Несколько дней назад она была в ужасе от возможной встречи с ней и едва не отказалась. Но после разговора с Рени возникло чувство, что они знают друг друга целую вечность. В каком-то смысле так и было. Они пережили одинаковую травму. Пусть Габби жила как тень, но обе они выжили. Так что возвращение в городок, где на нее напали, может стать следующим шагом. Если Рени думает, что это поможет, Габби готова вытолкнуть себя из зоны комфорта.
Но она не была готова рассказать мужу, что происходит. Вместо этого она надела красное платье и черные колготки и сказала, что встречается с подругой. Муж никогда не задавал лишних вопросов, и это означало, что ей никогда не приходилось слишком много лгать. Сегодня он явно испытал облегчение оттого, что у нее достаточно энергии, чтобы выйти из дома.

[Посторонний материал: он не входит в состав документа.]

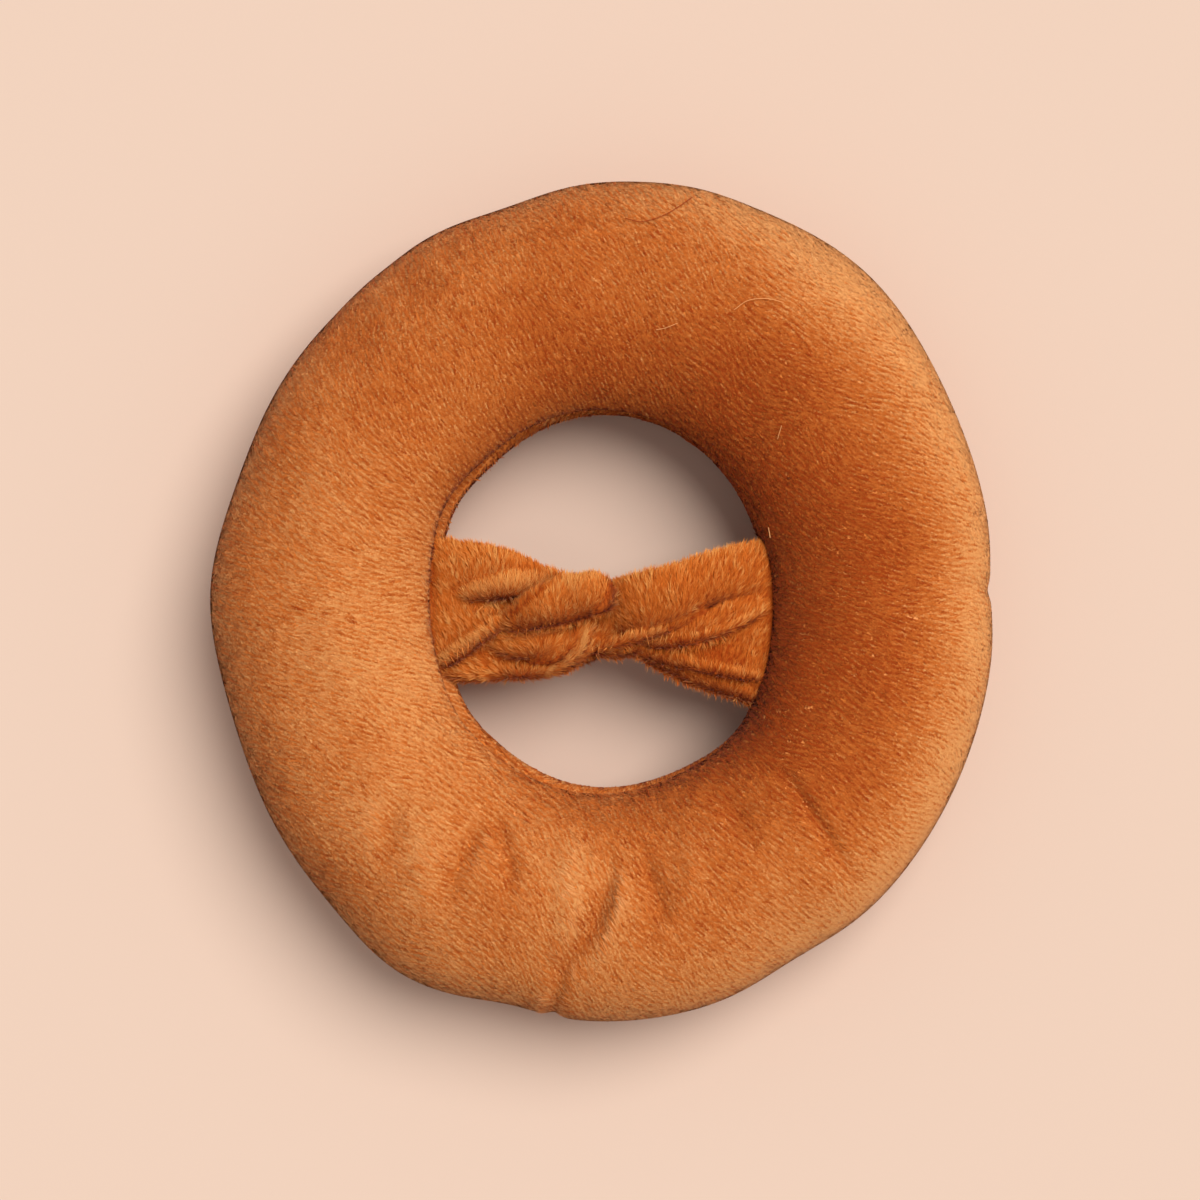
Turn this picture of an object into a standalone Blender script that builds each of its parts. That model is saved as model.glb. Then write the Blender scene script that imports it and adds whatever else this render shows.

Но храбрость вещь смешная. Отвернешься — она может заколебаться и исчезнуть. Несколько раз по дороге в Риверсайд ей приходилось останавливаться, если она видела место для отдыха. Если попадался знак заправки или кофейни, она сворачивала туда. Несколько раз она порывалась позвонить Рени, чтобы та ее поддержала, но всякий раз удерживалась. Ей хотелось быть храброй. Она не хотела ни на кого опираться. Ей хотелось стать больше похожей на Рени.
В городке она доехала по навигатору до зеленой зоны и беговых дорожек. Приехала чуть раньше времени. Сердце колотилось, она списала это на кофе. Припарковавшись на пустой площадке, убедилась, что дверцы заперты, потом постаралась успокоить дыхание, ежеминутно взглядывая на часы в телефоне.